The problem I have with rotary mixers has nothing to do with the mixers themselves. My issue lies with its evangelical supporters who keep waxing lyrical about how amazing their mixer sounds when in reality they’re still hooking up their expensive, hand-made mixers to an underwhelming sound system. Those in the blue corner are as much of a knob as the knobs that come with their rotary mixer.
I have even witnessed a post made by a DJ boasting “analogue” sound when the photos from said event show they used a rotary mixer with a pair of CDJs; digital ain’t analogue bruv. And don’t even get me started on DJs not using their rotary mixers properly — too often have I seen DJs maxing their channel control, taking it beyond the eight – nine sweet spot, which shows their lack of understanding of unity gain. If you don’t understand unity gain, then you’re not ready to own or use a rotary mixer.
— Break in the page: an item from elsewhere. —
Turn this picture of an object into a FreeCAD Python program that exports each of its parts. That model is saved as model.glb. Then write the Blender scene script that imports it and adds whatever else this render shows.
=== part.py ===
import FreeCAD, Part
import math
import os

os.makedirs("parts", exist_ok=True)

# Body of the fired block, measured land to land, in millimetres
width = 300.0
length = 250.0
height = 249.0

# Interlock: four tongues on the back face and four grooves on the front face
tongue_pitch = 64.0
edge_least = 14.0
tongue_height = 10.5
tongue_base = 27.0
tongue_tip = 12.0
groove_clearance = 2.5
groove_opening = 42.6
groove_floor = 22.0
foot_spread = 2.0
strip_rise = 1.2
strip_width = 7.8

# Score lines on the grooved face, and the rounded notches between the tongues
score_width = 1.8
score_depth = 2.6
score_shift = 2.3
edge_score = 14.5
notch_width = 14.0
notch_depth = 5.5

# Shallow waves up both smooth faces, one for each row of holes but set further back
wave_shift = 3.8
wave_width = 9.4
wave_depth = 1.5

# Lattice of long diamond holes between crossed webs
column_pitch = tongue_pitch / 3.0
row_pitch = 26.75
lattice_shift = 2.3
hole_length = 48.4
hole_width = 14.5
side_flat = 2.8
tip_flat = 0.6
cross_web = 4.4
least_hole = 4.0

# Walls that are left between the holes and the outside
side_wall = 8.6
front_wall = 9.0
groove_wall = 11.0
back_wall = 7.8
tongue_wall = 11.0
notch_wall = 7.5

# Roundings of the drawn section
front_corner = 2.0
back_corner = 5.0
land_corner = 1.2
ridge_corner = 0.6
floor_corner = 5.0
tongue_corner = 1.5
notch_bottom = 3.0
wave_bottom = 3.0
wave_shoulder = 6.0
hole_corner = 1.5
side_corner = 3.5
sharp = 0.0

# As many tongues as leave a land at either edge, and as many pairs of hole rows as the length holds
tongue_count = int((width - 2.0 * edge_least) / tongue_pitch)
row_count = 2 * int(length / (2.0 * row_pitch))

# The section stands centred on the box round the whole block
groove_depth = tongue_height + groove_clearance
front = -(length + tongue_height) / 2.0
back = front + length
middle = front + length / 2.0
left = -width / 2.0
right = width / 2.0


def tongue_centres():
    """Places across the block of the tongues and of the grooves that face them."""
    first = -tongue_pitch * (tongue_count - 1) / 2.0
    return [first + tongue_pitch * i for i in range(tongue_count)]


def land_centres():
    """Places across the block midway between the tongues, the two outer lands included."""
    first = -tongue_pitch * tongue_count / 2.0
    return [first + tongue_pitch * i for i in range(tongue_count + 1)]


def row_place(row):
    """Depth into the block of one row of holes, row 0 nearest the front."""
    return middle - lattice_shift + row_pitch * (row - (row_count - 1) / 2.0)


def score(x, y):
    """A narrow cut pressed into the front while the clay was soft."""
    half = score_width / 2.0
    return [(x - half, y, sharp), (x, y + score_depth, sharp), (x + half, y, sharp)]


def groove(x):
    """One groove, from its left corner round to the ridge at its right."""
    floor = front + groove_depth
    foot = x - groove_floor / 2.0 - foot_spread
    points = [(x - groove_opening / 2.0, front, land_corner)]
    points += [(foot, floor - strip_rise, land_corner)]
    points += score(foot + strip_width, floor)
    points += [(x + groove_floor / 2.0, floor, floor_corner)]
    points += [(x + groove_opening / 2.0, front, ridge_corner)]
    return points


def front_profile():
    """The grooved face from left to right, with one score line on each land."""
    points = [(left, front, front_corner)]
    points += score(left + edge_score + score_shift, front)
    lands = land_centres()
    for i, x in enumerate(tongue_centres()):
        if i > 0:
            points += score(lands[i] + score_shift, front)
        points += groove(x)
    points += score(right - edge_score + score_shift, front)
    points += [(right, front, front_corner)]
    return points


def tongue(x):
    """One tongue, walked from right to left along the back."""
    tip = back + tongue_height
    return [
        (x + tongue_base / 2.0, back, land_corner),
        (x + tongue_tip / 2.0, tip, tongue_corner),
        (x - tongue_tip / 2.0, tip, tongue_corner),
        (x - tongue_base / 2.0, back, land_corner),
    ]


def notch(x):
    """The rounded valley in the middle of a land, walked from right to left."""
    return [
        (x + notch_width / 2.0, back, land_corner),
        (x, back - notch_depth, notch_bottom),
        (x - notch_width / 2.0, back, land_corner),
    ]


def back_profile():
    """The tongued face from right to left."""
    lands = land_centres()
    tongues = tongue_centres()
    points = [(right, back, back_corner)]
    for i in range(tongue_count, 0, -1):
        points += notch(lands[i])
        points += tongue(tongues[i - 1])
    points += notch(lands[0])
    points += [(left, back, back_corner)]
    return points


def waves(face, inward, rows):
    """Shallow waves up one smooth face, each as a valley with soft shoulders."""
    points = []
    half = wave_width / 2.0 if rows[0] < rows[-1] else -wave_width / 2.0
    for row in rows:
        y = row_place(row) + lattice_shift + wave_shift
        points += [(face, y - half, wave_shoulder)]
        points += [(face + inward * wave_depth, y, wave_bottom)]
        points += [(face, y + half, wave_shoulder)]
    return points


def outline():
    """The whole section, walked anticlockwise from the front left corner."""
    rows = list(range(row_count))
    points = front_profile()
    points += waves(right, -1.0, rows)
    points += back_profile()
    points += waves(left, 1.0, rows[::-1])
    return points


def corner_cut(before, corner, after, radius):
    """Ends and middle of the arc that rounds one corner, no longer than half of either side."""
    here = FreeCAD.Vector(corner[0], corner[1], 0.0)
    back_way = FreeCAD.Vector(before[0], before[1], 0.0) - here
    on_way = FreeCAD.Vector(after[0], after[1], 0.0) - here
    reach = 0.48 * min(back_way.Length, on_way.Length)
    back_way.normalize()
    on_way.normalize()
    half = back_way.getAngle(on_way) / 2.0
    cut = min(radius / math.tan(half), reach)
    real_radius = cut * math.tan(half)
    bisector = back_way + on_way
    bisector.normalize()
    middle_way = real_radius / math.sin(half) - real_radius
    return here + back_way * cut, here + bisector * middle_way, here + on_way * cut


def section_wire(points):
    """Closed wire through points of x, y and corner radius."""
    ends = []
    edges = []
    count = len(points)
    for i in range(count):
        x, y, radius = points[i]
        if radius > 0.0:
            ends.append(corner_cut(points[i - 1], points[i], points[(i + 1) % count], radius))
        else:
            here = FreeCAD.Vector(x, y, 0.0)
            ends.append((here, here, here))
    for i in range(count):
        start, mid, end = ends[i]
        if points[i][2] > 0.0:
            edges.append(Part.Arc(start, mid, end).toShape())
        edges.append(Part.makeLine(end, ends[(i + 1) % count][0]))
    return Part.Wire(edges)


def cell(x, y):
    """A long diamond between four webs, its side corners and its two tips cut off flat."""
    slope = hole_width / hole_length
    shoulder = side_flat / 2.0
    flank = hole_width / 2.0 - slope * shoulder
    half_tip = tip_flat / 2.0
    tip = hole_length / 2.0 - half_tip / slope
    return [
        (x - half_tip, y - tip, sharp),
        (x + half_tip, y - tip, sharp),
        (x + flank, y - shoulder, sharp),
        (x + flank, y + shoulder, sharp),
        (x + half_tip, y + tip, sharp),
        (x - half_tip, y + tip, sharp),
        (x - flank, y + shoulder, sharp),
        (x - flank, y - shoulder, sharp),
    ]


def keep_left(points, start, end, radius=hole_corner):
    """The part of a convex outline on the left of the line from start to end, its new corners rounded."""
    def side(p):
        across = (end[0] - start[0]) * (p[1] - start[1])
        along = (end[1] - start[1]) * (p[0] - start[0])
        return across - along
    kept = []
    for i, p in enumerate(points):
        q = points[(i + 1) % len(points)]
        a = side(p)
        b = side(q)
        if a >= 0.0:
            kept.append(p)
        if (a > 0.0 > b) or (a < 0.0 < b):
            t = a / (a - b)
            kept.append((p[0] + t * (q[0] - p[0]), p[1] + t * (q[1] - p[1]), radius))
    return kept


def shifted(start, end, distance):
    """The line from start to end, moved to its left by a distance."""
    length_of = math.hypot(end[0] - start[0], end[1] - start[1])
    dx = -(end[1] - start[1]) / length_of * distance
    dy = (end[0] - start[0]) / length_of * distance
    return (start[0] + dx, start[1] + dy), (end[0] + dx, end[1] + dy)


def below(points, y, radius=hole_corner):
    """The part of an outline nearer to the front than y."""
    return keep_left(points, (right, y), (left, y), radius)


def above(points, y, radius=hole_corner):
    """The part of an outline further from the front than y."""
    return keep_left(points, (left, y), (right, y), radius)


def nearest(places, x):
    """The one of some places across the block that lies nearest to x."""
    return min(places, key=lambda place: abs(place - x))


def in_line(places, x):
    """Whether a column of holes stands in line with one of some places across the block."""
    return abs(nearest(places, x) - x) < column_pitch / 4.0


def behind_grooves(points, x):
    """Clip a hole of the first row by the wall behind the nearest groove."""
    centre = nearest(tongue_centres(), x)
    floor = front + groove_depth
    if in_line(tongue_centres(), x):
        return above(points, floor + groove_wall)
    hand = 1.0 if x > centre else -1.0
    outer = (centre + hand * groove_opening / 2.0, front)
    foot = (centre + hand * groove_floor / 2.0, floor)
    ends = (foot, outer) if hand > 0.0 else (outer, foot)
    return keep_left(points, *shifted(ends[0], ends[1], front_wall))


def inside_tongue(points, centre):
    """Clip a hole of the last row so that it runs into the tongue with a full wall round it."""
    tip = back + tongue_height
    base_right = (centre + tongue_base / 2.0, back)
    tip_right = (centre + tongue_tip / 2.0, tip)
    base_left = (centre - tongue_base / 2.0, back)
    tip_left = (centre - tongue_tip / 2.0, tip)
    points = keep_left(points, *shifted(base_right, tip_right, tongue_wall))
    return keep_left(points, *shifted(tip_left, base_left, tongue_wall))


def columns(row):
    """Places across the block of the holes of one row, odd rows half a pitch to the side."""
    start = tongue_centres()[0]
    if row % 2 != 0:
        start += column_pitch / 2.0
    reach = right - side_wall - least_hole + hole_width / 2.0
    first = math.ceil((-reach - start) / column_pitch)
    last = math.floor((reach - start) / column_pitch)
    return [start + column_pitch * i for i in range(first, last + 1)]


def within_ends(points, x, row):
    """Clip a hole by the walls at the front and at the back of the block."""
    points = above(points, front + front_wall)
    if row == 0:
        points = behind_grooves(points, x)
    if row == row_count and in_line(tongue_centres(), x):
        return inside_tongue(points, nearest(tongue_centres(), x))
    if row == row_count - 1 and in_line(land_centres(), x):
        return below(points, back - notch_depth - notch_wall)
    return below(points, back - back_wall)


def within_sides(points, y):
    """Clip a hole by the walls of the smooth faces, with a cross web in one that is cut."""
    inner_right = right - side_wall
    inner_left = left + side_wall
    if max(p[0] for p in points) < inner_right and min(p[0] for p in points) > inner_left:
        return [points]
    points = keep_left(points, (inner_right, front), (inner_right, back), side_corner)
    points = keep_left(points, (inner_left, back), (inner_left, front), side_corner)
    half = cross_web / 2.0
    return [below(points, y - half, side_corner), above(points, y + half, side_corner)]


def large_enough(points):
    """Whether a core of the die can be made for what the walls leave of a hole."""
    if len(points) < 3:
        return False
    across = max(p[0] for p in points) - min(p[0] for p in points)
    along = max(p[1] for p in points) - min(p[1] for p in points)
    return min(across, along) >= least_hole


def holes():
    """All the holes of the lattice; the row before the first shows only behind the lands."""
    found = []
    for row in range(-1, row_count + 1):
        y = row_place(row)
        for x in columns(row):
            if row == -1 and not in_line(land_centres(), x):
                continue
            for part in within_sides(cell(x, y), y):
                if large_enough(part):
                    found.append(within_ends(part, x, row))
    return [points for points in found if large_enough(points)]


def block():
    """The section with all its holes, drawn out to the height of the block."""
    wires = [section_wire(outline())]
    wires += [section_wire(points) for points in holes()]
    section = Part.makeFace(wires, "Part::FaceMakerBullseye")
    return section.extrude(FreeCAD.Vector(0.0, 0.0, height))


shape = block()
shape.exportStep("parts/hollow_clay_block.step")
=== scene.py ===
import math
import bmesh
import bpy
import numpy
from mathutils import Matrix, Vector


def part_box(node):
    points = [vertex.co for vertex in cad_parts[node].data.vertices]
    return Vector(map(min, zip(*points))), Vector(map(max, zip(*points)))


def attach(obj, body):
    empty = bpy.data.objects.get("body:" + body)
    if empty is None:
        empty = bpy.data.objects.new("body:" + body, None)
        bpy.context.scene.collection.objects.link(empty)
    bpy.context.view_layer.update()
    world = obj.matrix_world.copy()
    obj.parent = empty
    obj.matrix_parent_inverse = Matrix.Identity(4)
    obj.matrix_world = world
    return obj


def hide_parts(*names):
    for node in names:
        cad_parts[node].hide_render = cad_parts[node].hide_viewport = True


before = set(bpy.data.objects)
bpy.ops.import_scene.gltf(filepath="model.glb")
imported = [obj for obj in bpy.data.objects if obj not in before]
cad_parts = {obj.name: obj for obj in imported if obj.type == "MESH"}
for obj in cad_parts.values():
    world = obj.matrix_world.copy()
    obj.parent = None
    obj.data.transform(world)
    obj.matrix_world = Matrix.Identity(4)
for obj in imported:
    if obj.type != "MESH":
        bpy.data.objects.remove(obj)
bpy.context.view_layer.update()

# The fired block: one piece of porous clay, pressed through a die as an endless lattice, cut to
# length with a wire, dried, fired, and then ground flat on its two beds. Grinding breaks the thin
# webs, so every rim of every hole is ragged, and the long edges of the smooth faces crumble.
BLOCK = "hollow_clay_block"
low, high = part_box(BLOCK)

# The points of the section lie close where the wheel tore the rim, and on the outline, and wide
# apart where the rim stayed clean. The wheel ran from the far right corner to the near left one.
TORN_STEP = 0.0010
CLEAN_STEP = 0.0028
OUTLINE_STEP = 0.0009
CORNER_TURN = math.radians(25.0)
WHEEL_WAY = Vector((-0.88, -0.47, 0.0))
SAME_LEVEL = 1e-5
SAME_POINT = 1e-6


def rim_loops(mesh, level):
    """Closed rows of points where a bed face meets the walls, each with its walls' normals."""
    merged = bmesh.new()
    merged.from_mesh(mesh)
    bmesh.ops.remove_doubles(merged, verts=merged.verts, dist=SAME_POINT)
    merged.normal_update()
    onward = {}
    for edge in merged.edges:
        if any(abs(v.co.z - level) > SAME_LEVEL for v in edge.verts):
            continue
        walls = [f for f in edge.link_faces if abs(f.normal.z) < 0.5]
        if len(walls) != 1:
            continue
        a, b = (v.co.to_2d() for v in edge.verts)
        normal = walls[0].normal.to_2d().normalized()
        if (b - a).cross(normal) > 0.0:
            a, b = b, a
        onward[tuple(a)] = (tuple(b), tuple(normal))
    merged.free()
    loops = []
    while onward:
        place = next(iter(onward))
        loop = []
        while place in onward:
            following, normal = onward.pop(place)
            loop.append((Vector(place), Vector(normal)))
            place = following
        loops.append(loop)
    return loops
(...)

Owning a rotary mixer has become just another bragging right – we certainly aren’t short of those in the DJ circuit. When DJs are dick-swinging at after-parties, boasting about who they’ve warmed up for, and which artists they’ve been on the same line up with, DJs can now casually drop that they have an ARS, or a UREI, or a Varia Instrument in their home studio.
There is also the group of quixotic DJs who assume that by virtue of owning a rotary mixer makes them the next Theo Parrish or Floating Points. These guys would be better off spending their money on a better record collection than an expensive status-symbol toy. It’s as if they think that owning a piece of special equipment automatically makes them a better DJ, inflating their already-inflated arrogance. Owning a certain tool does not make you inherently better at a certain skill.
If you want to own a rotary mixer, then do so for the right reasons. Do it because you want to own a piece of DJ history; do it because you want to complete your perfect audiophile sound system; do it because it suits your style of mixing.
However, if you desire one because you want to replicate Joe Claussell cutting in and out of frequencies, contorting your arms, shoulders and wrists as you twist the ISO knobs, then I’m with you. After all, this is the reason why I bought my Bozak AR-4.